The list goes on.  The fact is, there is only one problem worth speaking about in space development, and that is the problem of cost-to-orbit.  It currently costs around $10,000/kg to launch anything at all.  

That price will never come down as long as chemical rockets are the only technology we use.   Compare the above cost to Alexander Bolonkin's Magnetic Space Launcher, where the price for launching acceleration-hardened non-living objects into space is calculated to be $6/kg.  In 2004's NIAC report Modular Laser Launch Architecture: Analysis and Beam Module Design by Jordin T. Kare, thoroughly investigates the cost to launch a human being into orbit using a laser launcher, and comes to a figure of $200/kg.   (Both of these systems use electricity and would not themselves pollute at all.)

Even Kare's fancier (and more thoroughly researched) laser launcher provides a cost-to-orbit figure that's 50 times less than current systems. The cost to develop and test his system is also orders of magnitude less than NASA is proposing to spend on the (chemically-driven) Ares launch system.  

So where's the radiation problem when you can launch 50 times as much mass into orbit for the same price?  Where's the supply problem?  Or the velocity problem when you can launch 2000 times as much fuel and hardware using Bolonkin's launcher?

Space is only a costly and dangerous destination if you insist on using 1960s technology to reach it.  Once NASA--or more likely the private sector--finally abandons that route, what was impossible will become easy.  --I only fear that the meme of space's inaccessibility will prevent us from ever building the launch infrastructure that will prove it wrong; at this point, the meme looks like it's turning into a self-fulfilling prophecy.

After all, when I was ten years old it was obvious that Mars would be humanity's next destination.  And that was thirty-seven years ago.

Document Actions

Is still better to get there faster

Posted by Adam Crowl at Oct 23, 2009 02:21 PM
Hi Karl

Mass shielding is still pretty punitive if you have to haul it up from Earth - easy answer: don't.

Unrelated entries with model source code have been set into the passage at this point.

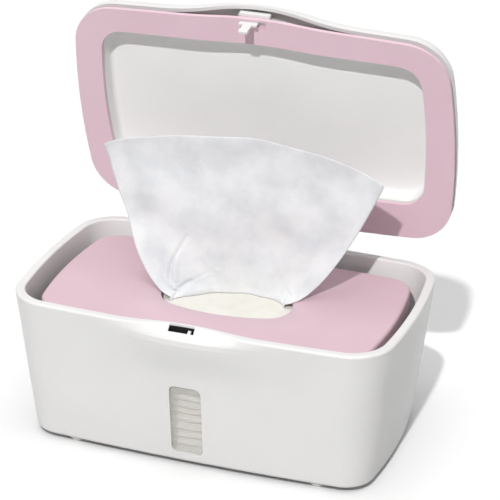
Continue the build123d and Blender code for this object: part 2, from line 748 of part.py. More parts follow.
def spring_start_x():
    """Where the hinge spring's coil starts."""
    return -SPRING_PITCH * SPRING_TURNS / 2


def spring_foot_x():
    """Where the spring's foot meets its hole: the foot leans with the coil's climb."""
    lean = SPRING_PITCH / (2 * pi * SPRING_RADIUS)
    return spring_start_x() - lean * LEDGE_DROP


def arm_lean():
    """The direction of the arm's front line from the axis, lid closed, as an angle in the YZ plane."""
    return atan2(arm_root_z() - HINGE_Z, arm_root_y() - HINGE_Y)


def arm_root_y():
    """The middle of the arm's end at the shell, lid closed."""
    return HALF_DEPTH - 1.0


def arm_root_z():
    """The height of the arm's end at the shell, lid closed."""
    return SHELL_Z + 0.45 * SHELL_HEIGHT


def hinge_spring():
    """The torsion spring on the pin: a foot in the ledge's hole, the coil, and a leg on the lid's arm."""
    open_lean = arm_lean() - radians(OPEN_ANGLE)
    # The leg leaves the coil along the opened arm, so the coil ends a quarter turn before that direction.
    end_angle = open_lean + pi / 2
    half_turns = 2 * SPRING_TURNS
    centre = (spring_start_x(), HINGE_Y, HINGE_Z)
    whole, (start, start_way), _ = coil_edges(centre, SPRING_RADIUS, SPRING_PITCH, half_turns, pi, -1)
    climb = SPRING_PITCH / (2 * pi)
    last_angle = pi - pi * half_turns
    extra = (last_angle - end_angle) % (2 * pi)
    end_x = centre[0] + climb * (pi * half_turns + extra)
    end = (end_x, HINGE_Y + SPRING_RADIUS * cos(end_angle), HINGE_Z + SPRING_RADIUS * sin(end_angle))
    end_way = (climb, SPRING_RADIUS * sin(end_angle), -SPRING_RADIUS * cos(end_angle))
    coil_end = whole[-1] @ 1
    coil_way = whole[-1] % 1
    closing = biarc(tuple(coil_end), tuple(coil_way), end, end_way)
    foot_way = Vector(*start_way).normalized()
    drop = LEDGE_DROP + 0.6 * LEDGE_THICKNESS
    foot_end = Vector(*start) - foot_way * (drop / foot_way.Z)
    leg_way = Vector(*end_way).normalized()
    leg_end = Vector(*end) + leg_way * SPRING_ARM_LEG
    edges = [Line(foot_end, start)] + whole + closing + [Line(end, leg_end)]
    print(f"hinge spring, least gap to itself: {least_gap(edges, SPRING_RADIUS, SPRING_WIRE):.2f} mm")
    return wire_along(edges, SPRING_WIRE)


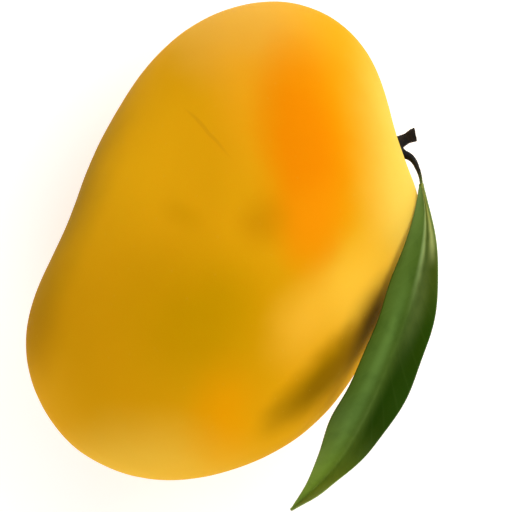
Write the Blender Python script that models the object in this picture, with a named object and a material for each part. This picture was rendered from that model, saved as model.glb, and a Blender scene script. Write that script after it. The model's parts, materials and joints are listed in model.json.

Tony Zuppero's neofuel website explains just how easy it would be to build spaceships out of ice obtained from the halo of NEOs...

http://www.neofuel.com/index_neofuel.html

...plus a whole load of other handy in-space materials can be extracted from the NEOs via either a relatively small reactor or solar heat-source. A no-brainer really. To build decent sized space stations/habitats we'll have to go to the NEOs for materials anyway.

$10,000 USD per kg to orbit

Posted by James Graves at Dec 02, 2009 01:26 PM
Hi Karl,

You said: "It currently costs around $10,000/kg to launch anything at all."

There are some reasons behind this figure, and most of them are not really technical. In fact, we can, using 1960's rocket technology with modern computers and sensors, drastically cut the cost of putting stuff into LEO.

We need to look back to the days of the original space race for the reasons why. All of the rocket systems by the US and USSR were ICBM delivery systems first, and peace-time launch vehicles second. With the exception of Saturn, of course... there wasn't a need to drop 131 ton nukes on Moscow, much lighter ones would suffice.

The superpowers weren't then, and still aren't now interested in just anyone having launcher technology. If you can get a payload into LEO, it means you can also drop it half way around the world.

So with the governments actively discouraging launcher development by the private sector, the military contractors were left to develop launch systems. And they are great at spending other people's money.

In general, launch systems from about the 1970's to today are designed with maximum performance in mind, rather than minimum total cost (including ground support).

Some kind of big dumb booster using a relatively well-understood LOX-kerosene propellant combo (1960's tech) can easily launch sizable payloads into LEO at much lower cost than what we have available now. I'm a fan of the parallel staging concept, but that has yet to be proven in practice.

I don't think you can get to the kind of low numbers quoted with launch systems that don't have to carry around all their own fuel, but we could easily see $1000 USD per kg to orbit with existing technology.